◆ EXERCISE
Please quote exactly the opening lines of the data, from the first line to the one where "AXLE_RADIUS = 0.20" appears.
BEGIN EXERCISE DATA
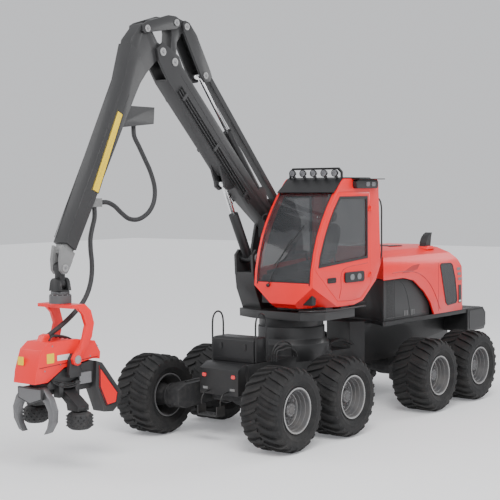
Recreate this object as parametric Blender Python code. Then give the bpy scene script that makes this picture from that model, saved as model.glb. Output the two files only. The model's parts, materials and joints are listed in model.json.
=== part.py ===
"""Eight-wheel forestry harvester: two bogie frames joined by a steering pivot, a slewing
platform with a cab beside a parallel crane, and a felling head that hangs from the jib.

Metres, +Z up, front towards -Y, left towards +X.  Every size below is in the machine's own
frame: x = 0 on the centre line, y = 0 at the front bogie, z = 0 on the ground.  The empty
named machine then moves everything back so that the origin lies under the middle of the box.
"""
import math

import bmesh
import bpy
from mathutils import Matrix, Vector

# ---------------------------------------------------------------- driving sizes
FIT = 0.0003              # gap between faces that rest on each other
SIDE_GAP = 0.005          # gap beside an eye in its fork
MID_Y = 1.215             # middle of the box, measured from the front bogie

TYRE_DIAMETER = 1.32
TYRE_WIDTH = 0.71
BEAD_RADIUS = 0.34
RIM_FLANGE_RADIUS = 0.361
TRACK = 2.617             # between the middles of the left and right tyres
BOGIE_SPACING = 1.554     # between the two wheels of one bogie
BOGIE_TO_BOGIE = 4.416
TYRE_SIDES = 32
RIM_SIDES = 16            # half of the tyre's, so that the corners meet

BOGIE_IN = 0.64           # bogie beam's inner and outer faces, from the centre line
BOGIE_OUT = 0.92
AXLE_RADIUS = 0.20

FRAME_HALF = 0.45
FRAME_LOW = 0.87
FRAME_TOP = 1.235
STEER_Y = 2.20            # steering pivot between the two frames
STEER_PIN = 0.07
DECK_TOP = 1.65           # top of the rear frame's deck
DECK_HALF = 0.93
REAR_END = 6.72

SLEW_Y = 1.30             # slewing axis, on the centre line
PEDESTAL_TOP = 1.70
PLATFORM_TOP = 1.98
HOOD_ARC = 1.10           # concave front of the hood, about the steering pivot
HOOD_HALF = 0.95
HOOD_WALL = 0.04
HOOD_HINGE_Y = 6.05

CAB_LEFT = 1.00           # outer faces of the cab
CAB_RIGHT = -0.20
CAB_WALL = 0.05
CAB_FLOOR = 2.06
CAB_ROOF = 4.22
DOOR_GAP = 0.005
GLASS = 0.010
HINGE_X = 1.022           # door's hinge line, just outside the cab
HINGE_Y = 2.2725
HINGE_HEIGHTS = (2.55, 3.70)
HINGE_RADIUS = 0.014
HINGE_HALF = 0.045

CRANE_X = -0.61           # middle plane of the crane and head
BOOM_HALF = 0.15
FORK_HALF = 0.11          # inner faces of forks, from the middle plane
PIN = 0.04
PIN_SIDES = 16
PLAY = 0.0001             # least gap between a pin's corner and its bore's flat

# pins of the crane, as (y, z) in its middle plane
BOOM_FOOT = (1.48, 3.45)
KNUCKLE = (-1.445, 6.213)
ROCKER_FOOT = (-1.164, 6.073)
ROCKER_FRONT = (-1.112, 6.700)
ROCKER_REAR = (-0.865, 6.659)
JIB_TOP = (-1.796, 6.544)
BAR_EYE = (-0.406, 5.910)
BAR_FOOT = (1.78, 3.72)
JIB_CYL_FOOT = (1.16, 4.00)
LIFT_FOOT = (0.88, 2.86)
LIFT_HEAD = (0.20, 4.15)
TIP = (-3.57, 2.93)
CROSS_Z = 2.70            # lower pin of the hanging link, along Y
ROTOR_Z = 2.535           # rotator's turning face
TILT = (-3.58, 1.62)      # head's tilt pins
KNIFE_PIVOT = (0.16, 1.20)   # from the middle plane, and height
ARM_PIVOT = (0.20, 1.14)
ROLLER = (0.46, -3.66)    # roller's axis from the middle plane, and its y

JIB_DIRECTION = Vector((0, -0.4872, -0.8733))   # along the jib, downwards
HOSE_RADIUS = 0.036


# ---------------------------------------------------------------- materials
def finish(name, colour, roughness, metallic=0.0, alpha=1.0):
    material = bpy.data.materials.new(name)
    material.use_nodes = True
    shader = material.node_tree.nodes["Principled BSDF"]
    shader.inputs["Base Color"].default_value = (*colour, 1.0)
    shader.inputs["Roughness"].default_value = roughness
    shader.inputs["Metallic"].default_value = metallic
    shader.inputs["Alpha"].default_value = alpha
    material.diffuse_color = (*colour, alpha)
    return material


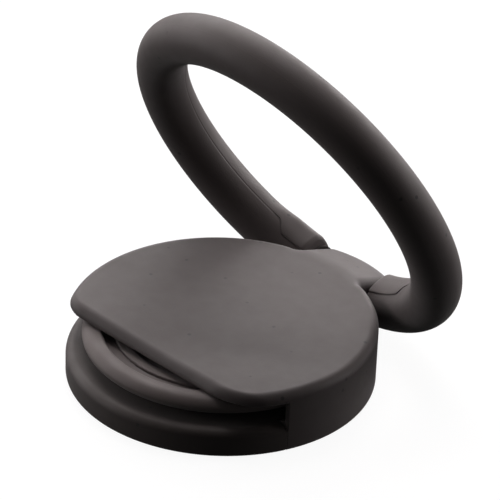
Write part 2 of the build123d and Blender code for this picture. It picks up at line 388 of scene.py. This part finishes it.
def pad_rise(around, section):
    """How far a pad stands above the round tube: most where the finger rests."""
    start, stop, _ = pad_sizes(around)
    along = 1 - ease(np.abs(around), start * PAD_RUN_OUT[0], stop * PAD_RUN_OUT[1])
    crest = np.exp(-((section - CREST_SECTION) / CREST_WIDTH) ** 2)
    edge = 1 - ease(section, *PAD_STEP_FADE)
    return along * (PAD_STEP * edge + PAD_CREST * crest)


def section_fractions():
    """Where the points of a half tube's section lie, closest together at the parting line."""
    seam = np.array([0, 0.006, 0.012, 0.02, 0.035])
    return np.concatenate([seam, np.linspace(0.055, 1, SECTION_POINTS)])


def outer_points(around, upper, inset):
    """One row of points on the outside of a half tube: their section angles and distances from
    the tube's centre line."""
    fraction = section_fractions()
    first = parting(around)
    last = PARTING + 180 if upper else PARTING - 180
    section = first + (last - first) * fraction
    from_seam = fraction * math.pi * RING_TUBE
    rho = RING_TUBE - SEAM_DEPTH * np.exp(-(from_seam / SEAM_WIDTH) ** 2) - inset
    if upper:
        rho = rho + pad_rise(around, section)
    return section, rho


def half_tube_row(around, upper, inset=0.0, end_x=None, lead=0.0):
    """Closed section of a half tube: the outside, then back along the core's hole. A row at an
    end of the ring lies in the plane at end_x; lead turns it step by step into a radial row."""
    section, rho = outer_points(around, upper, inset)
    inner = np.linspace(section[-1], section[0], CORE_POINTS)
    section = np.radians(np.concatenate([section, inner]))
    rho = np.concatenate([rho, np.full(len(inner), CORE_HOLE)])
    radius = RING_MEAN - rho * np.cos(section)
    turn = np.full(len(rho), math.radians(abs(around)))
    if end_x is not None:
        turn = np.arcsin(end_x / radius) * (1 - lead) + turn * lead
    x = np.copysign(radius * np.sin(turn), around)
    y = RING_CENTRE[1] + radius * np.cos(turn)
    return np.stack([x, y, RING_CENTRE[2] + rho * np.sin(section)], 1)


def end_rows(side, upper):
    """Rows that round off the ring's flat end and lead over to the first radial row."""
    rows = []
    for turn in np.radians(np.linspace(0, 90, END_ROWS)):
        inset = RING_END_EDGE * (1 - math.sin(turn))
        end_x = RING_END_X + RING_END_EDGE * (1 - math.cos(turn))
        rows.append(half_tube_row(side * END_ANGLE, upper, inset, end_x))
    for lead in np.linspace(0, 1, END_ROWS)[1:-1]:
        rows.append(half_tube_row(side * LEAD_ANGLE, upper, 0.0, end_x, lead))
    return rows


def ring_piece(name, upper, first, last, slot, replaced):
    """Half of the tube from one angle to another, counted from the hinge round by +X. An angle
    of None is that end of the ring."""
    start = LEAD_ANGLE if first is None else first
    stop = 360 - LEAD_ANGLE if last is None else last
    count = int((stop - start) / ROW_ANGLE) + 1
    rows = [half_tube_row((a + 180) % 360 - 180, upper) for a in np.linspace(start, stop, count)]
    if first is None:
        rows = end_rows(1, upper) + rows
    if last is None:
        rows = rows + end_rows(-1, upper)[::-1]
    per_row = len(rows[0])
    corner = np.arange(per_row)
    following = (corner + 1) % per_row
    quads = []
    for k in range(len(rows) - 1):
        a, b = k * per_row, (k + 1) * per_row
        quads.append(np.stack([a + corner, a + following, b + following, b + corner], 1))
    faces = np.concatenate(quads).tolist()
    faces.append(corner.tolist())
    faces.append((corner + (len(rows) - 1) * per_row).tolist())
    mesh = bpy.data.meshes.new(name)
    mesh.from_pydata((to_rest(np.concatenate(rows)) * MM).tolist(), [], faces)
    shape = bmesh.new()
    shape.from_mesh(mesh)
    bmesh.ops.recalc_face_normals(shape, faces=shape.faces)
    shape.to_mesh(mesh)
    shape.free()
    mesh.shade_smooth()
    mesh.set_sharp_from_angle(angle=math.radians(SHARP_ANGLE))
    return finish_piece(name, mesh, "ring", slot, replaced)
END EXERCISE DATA
◆ OUTPUT FOR THIS TASK
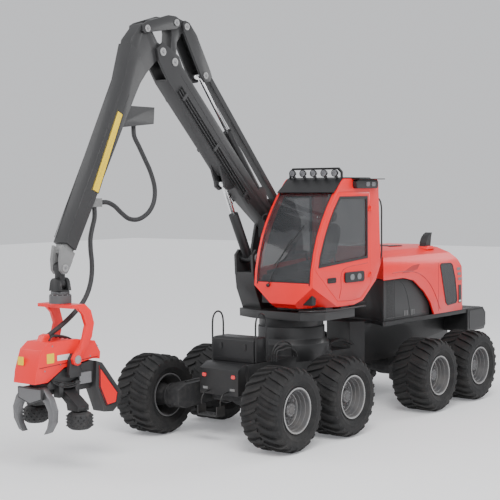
Recreate this object as parametric Blender Python code. Then give the bpy scene script that makes this picture from that model, saved as model.glb. Output the two files only. The model's parts, materials and joints are listed in model.json.
=== part.py ===
"""Eight-wheel forestry harvester: two bogie frames joined by a steering pivot, a slewing
platform with a cab beside a parallel crane, and a felling head that hangs from the jib.

Metres, +Z up, front towards -Y, left towards +X.  Every size below is in the machine's own
frame: x = 0 on the centre line, y = 0 at the front bogie, z = 0 on the ground.  The empty
named machine then moves everything back so that the origin lies under the middle of the box.
"""
import math

import bmesh
import bpy
from mathutils import Matrix, Vector

# ---------------------------------------------------------------- driving sizes
FIT = 0.0003              # gap between faces that rest on each other
SIDE_GAP = 0.005          # gap beside an eye in its fork
MID_Y = 1.215             # middle of the box, measured from the front bogie

TYRE_DIAMETER = 1.32
TYRE_WIDTH = 0.71
BEAD_RADIUS = 0.34
RIM_FLANGE_RADIUS = 0.361
TRACK = 2.617             # between the middles of the left and right tyres
BOGIE_SPACING = 1.554     # between the two wheels of one bogie
BOGIE_TO_BOGIE = 4.416
TYRE_SIDES = 32
RIM_SIDES = 16            # half of the tyre's, so that the corners meet

BOGIE_IN = 0.64           # bogie beam's inner and outer faces, from the centre line
BOGIE_OUT = 0.92
AXLE_RADIUS = 0.20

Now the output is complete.